Seven kilometers north of Burgos lies Vivar del Cid with a population 140. This otherwise unremarkable town has one claim to fame: almost 1,000 years ago in the year 1043, the city’s namesake, Rodrigo Diaz de Vivar or “El Cid”, was born here. Everything in this town, from the buildings to the bridges, is dedicated to this Spanish national hero.
Although El Cid’s mother was an aristocrat, he lived a simple life in the town of Vivar and became the hero for the poor and the rich of Spain. A few years after his first battle at the age of 20 King Alfonso VI exiled him.
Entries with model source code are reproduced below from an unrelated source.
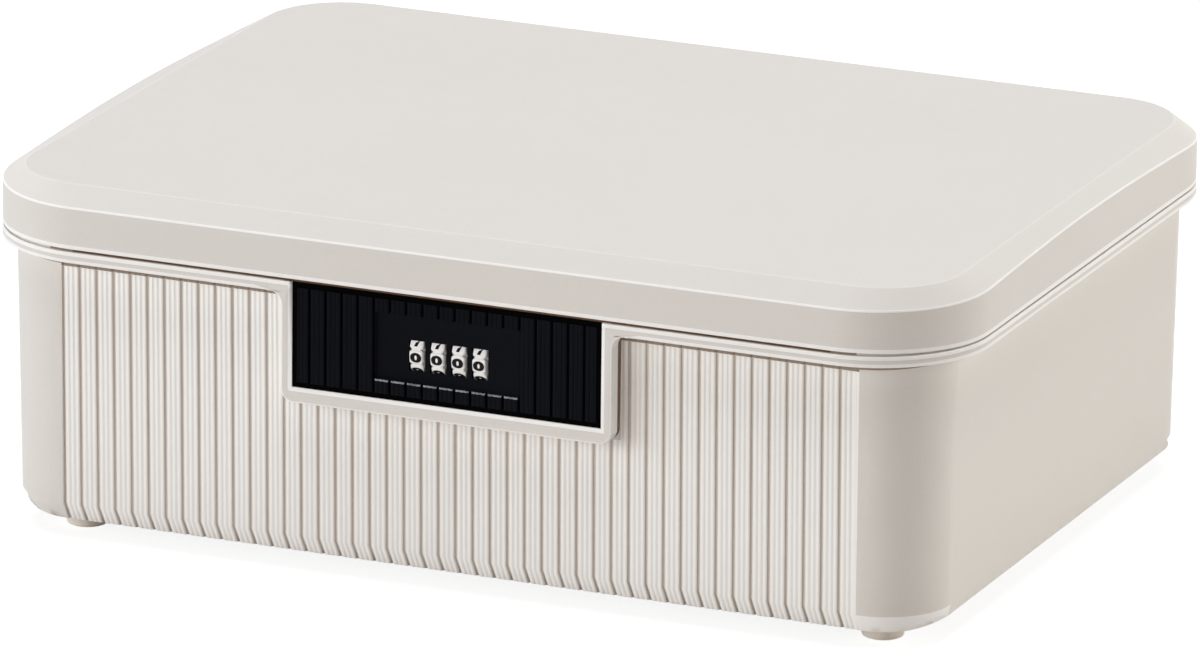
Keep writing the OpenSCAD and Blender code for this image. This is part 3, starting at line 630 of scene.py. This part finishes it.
def make_tray():
    """The tray, with painted highlights on reeds and on rounded edges of the collar and rim, and painted
    shade in grooves.
    """
    work = copy_of("box_body")
    flatten_ribs(work)
    paint_ribs(work)
    close_notch(work)
    rim_lines(work)
    outline = [e for e in work.edges if on_outline(e) and not in_window(e)
               and all(v.co.z < WALL_TOP_Z - CLOSE for v in e.verts)]
    # The collar's rounded edge gets a painted highlight
    bevel(work, outline, OUTLINE_BEVEL, 3, TRAY_EDGE_HIGHLIGHT)
    window_chamfer(work)
    paint_collar_sides(work)
    paint_shade(work)
    lower_sides(work)
    tray = add_piece("tray", work, TRAY_MATERIALS, "box")
    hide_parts("box_body")


# Lid

# The lid's materials and their places in the list
LID_MATERIALS = [SHELL, EDGE_HIGHLIGHT, SOFT_HIGHLIGHT, GAP_SHADOW, SIDE_GAP_SHADE, SHADE]
LID_SHELL, LID_EDGE_HIGHLIGHT, LID_SOFT_HIGHLIGHT, LID_GAP_SHADOW, LID_SIDE_GAP_SHADE, LID_SHADE = range(6)
# Half the width and depth of the lid, its heights, and the radii of its skirt and its top
LID_HALF_X, LID_HALF_Y = 179.85, 134.85
LAND_Z, LID_Z, SKIRT_Z, TOP_Z = 106, 106.5, 121.7, 127.7
SKIRT_R, TOP_R = 40.85, 28
# Its thickness, how far its land stands in, the width of its bevel, and how much further in the top's ring is
LID_T, LAND_IN, BEVEL_W, TOP_RUN = 2.5, 1.2, 9, 5
# Radii of the rounds at the skirt's lower edge, at its upper edge and round the top
ROUND_LOW, ROUND_SKIRT, ROUND_TOP = 0.4, 0.9, 1.6
# The rise of the skirt's upper edge: its height, half its length, where across the lid it starts, and over
# what width it grows
ARCH_H, ARCH_HALF, ARCH_X, ARCH_RUN = 3.44, 137, 139, 20.5
# The locating lip: half its width and depth, its radius and its thickness, then its lower end, how far it
# reaches into the lid's top, and half of the opening in it behind the lock
LIP_HALF_X, LIP_HALF_Y, LIP_R, LIP_T = 168.95, 123.95, 22.2, 1.6
LIP_LOW_Z, LIP_SUNK, LIP_OPEN = 103, 0.3, 61.8
# Height of the painted highlight line along the skirt's lower edge, and how much wider the gap under the lid
# is in front
SKIRT_LINE, GAP_MORE = 1.5, 0.45
# How far back from the front the gap starts to narrow, and over what length
GAP_START, GAP_RUN = 2.5, 24
# Half the length of the darkest painted shadow in the gap, and the length of the brown painted shade past it
GAP_HALF, GAP_SHADE = 134, 14
# Radius and length of the bosses of the catch's screws, and how far they reach into the lid's top
BOSS_R, BOSS_L, BOSS_SUNK = 3.5, 6.1, 0.5
# Half the gap between two knuckles, how far above the axis a knuckle's block starts, and half a bore's length
KNUCKLE_GAP, BLOCK_LIFT, BORE_HALF = 0.2, 0.3, 23
# Places of the lid's knuckles and of the pockets for the tray's, counted from the left, and a hinge's middle
LID_KNUCKLES, TRAY_KNUCKLES, MIDDLE_PLACE = (1, 3), (0, 2, 4), 2.5
# A hair's breadth
HAIR = 0.01


def arch(x, y, z, inset):
    """How far a point of the lid rises above its plain place."""
    along = max(0.0, 1 - (y / ARCH_HALF) ** 2) ** 2
    side = smooth_step((abs(x) - ARCH_X) / ARCH_RUN)
    height = clamped((z - LID_Z) / (SKIRT_Z - LID_Z))
    return ARCH_H * along * side * height * clamped(1 - inset / BEVEL_W)


def gap_end(y):
    """How far a point lies past the front, where the gap under the lid is widest: 0 on it, 1 on the sides."""
    return clamped((y + LID_HALF_Y - GAP_START) / GAP_RUN)


def lid_ring(work, inset, z):
    """The lid's outline at a height, which is arched at the sides and sinks where the wider gap ends."""
    tighter = (SKIRT_R - BEVEL_W - TOP_R) * clamped((z - SKIRT_Z) / (TOP_Z - SKIRT_Z))
    loop = ring(LID_HALF_X - inset, LID_HALF_Y - inset, SKIRT_R - inset - tighter)
    wider = GAP_MORE if LID_Z < z < LID_Z + GAP_MORE + SKIRT_LINE + HAIR else 0
    return [work.verts.new((p.x, p.y + RIM_MID_Y, z + arch(p.x, p.y, z, inset) - wider * gap_end(p.y)))
            for p in loop]


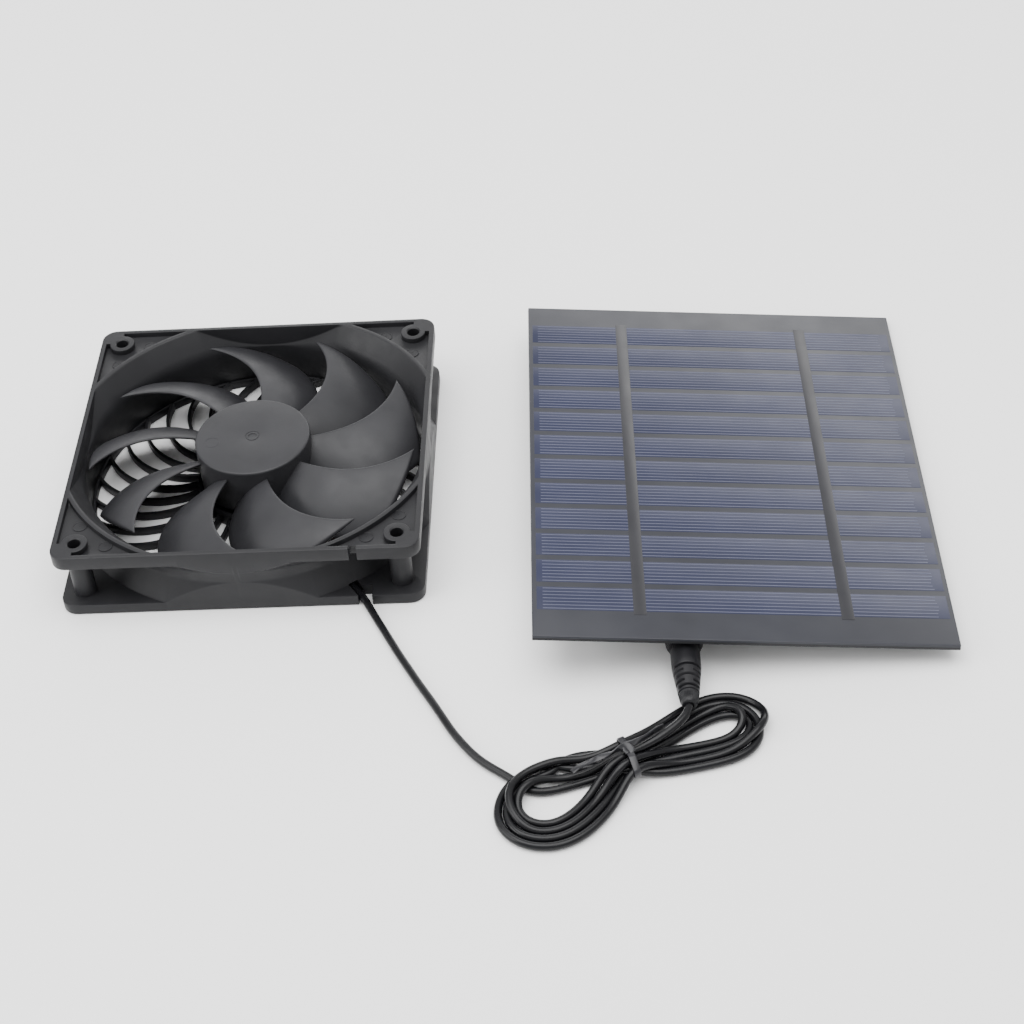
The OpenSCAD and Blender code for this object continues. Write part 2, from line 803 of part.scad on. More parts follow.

He went on to command a Moorish army consisting of troops from every imaginable sect and cult under Yusuf al-Mu’taman ibn Hud, a Moorish king, and his successor Al-Mustian II. After the Christian defeat at the Battle of Sagrajas, he returned to Alfonso VI, who finally recognized his military prowess and welcomed him back. It was at this time that he earned the nickname El Cid Campeador, literally translating to Lord Master of the Military Arts. El Cid’s most famous conquest was that of Valencia from the Moors. El Cid was the protagonist in many poems and stories including “El Cantar del Mio Cid,” which is the oldest Spanish epic poem. The story is based on the real story of a brave warrior who helps conquer Spain during the Reconquista.
Vivar del Cid makes for a great short day trip that will have you back in Burgos toasting with copas in no time. The only places to visit in Vivar del Cid are the church of St. Michael, the El Cid monument, Casa Rural- a typical 10-bedroom house from the time complete with furnishings and kitchen, and El Cid’s windmill, which denotes the beginning of the Route of the Cid.